In this specific case the objective is to create a standard interactive visualisation tool for the outputs of wellcomeml.ml.clustering. The current state of the art of WellcomeML provides an ad-hoc visualisation built from scratch for each algorithm applied. In this way the codebase is very specific to the single algorithm function and doesn’t provide a standardized output for the visualisation of the results.
The aim of this GSoC project is then to standardize the way the results are presented; an interactive dashboard, function or class for showing the clustering results for each project in a self explanatory way.
Development of a user interface to visualise VEP data using neXtProt tools
Student: Shrey Sachdeva
Mentors: Kasun Samarasinghe, Lydie Lane
Several open source tools, such as the Ensembl Variant Effect Predictor (VEP), have been developed to predict the structural and functional effects of variants.
The VEP tool has a number of plugins, including a neXtProt plugin that was released as a command line. The goal of this project is to develop a user interface using the neXtProt tools, to visualise the predicted variant effect output for all variants within a neXtProt entry.
Implementations of AVX-512 functions
Student: Kunwar Maheep Singh
Mentors: Evan Nemerson, Jun Aruga
SIMD instruction intrinsics provide users with extreme control over vectorization of code, but the problem with using them is that they are not very portable. This is because different vendors provide their own API’s to match the instruction sets implemented in their hardware. e.g. MMX, SSE2, AVX-512, etc. on Intel x86, Altivec and VSX on PowerPC, and NEON, MVE, and SVE/SVE2 on ARM.
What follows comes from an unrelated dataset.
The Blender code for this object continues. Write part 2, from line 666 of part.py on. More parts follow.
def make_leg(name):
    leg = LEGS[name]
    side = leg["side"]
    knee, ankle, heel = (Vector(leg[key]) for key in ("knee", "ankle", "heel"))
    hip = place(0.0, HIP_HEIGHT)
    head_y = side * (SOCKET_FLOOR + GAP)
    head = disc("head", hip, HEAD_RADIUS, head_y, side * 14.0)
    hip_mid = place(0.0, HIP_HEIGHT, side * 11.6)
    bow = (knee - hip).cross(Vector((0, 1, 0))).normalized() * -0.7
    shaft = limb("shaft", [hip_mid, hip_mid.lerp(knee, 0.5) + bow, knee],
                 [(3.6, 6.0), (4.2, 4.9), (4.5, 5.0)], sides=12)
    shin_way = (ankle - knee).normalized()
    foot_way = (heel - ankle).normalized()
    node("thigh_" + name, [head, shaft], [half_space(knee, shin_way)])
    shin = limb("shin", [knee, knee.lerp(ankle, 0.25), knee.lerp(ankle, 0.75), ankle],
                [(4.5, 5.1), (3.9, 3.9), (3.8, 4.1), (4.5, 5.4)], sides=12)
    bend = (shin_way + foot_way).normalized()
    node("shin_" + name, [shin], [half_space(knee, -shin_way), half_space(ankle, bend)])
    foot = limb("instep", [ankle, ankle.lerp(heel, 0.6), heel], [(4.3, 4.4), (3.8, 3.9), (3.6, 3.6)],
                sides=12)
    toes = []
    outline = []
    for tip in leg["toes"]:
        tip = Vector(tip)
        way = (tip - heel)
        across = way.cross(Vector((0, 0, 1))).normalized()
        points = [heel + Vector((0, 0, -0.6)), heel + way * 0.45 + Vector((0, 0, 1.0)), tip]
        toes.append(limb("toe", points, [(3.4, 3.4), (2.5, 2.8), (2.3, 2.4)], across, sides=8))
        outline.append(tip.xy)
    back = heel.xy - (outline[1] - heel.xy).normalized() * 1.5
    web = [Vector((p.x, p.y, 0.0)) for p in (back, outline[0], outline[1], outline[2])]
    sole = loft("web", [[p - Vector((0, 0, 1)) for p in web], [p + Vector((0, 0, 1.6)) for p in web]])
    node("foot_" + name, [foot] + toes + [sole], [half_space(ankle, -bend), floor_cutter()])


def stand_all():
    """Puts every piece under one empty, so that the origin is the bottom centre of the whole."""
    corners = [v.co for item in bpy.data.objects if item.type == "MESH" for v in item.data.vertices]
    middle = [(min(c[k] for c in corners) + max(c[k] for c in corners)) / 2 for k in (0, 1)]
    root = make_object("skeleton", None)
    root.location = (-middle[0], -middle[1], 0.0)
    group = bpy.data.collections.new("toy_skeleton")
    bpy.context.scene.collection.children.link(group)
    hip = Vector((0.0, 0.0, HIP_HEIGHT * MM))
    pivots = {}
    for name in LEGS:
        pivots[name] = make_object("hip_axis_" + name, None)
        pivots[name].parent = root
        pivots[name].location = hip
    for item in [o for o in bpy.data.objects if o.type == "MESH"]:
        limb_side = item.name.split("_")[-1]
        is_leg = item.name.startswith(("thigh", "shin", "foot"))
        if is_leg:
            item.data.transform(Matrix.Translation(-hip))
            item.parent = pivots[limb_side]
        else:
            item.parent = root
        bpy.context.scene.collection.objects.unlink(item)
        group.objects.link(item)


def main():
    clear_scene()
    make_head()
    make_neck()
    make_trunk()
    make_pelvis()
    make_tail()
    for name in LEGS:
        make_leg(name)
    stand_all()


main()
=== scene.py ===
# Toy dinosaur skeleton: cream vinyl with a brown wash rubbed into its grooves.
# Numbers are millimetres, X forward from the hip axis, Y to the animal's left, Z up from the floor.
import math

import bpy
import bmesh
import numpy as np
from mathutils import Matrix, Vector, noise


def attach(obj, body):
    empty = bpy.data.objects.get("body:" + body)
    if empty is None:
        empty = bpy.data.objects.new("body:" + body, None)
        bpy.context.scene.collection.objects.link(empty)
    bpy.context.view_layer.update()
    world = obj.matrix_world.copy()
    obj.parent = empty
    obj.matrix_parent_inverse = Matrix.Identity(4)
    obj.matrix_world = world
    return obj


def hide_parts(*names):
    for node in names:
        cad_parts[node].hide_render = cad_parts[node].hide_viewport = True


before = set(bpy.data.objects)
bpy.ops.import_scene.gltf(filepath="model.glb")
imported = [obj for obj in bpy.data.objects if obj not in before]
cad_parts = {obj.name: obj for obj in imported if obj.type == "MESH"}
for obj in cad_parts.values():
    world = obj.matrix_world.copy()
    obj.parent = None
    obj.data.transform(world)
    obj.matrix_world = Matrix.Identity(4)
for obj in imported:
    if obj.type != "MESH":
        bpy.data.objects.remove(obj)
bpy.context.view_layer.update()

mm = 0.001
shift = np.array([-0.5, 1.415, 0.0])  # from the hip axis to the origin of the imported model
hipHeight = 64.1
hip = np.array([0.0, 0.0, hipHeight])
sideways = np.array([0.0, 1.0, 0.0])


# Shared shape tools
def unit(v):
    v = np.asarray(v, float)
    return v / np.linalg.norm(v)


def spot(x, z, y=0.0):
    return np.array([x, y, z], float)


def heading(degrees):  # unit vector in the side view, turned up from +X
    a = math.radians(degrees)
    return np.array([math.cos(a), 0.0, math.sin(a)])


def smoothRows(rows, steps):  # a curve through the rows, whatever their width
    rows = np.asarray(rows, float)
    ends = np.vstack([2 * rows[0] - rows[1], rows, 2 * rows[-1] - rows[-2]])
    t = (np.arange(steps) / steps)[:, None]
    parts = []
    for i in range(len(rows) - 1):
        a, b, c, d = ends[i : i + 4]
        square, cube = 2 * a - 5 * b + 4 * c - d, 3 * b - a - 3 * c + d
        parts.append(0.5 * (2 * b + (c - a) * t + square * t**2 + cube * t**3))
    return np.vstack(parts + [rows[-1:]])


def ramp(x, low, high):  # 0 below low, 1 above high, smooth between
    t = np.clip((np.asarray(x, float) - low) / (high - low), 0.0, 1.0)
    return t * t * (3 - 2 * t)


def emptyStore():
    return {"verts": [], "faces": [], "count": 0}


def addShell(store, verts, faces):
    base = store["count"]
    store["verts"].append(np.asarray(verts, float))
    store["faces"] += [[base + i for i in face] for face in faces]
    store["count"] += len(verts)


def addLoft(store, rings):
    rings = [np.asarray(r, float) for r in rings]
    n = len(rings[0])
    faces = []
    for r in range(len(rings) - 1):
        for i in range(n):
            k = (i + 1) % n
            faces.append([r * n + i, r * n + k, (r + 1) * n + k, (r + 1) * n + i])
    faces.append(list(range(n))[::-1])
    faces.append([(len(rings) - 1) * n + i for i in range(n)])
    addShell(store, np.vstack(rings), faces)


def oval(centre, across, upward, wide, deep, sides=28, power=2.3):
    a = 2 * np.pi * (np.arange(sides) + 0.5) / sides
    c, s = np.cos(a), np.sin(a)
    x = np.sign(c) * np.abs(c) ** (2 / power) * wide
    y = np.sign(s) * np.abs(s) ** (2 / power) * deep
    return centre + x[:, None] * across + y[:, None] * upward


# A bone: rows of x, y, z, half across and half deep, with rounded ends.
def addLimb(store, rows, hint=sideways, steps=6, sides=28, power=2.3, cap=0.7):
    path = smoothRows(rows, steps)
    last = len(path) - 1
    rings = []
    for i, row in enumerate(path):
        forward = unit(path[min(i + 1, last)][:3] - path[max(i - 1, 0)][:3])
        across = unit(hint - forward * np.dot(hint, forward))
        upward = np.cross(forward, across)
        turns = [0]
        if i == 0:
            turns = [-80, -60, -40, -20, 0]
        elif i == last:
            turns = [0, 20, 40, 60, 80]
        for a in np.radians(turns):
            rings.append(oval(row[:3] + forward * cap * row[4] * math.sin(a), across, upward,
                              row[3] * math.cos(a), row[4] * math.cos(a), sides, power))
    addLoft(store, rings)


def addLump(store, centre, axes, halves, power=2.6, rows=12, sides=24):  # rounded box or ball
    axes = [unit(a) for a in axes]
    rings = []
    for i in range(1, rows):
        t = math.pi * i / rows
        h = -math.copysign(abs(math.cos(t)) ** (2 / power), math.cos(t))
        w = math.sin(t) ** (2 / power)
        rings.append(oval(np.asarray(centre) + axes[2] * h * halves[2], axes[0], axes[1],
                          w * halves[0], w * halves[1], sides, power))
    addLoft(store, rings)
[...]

SIMDe is a header only library which provides portable implementations of various SIMD APIs on unsupported hardware using instructions which are available, minimizing or even eliminating performance losses.
AVX-512 has added many new types of instructions like conflict detection and prefetch which give more vectorizing potential to developers. A combination of these new instructions with new compilers can help vectorize code which could not be vectorized before.
The aim of this project is to implement multiple families of AVX-512 intrinsics for SIMDe.
Implementation of NEON functions in SIMDe
Student: Atharva Nimbalkar
Mentors: Evan Nemerson, Zhi An Ng
SIMD stands for Single Instruction Multiple Data. It’s a class of parallel computers that performs the same instruction on multiple data points simultaneously. SIMD can be very advantageous to multimedia applications.
SIMDe is a library that provides portable implementations of SIMD Intrinsics on hardware that don’t natively support them, while still taking advantage of SIMD when possible. It allows you to call NEON functions on x86, or SSE functions on ARM, etc.
This project aims to add portable implementations of many more NEON functions
in SIMDe. Along with native fallbacks for other popular architectures, which would allow NEON SIMD intrinsics to be used on WASM, AVX-512 etc.
Design and implementation of Code is Science front-end using ReactJS
Student: Isaac Miti
Mentors: Yo Yehudi, João Paulo Tiz
This project aims to design and develop the code is science frontend using ReactJS UI library. The project development will follow frontend best practices using Google’s Material Design guidelines.
Data streaming in scientific workflows, implementation for Toil
Student: Mihai Popescu
Mentors: Michael R. Crusoe, Lon Blauvelt
Toil is an open-source Python workflow engine that lets people write data analysis pipelines in Python, CWL, and WDL. Toil has support for common workflow language (CWL), an open standard for describing analysis workflows.
This project aims to implement data streaming to speed up the analysis by avoiding slow disk/storage IO and speeding up the start of tool execution when it isn’t required to wait for data to download. The main focus is to implement this first in AWS S3.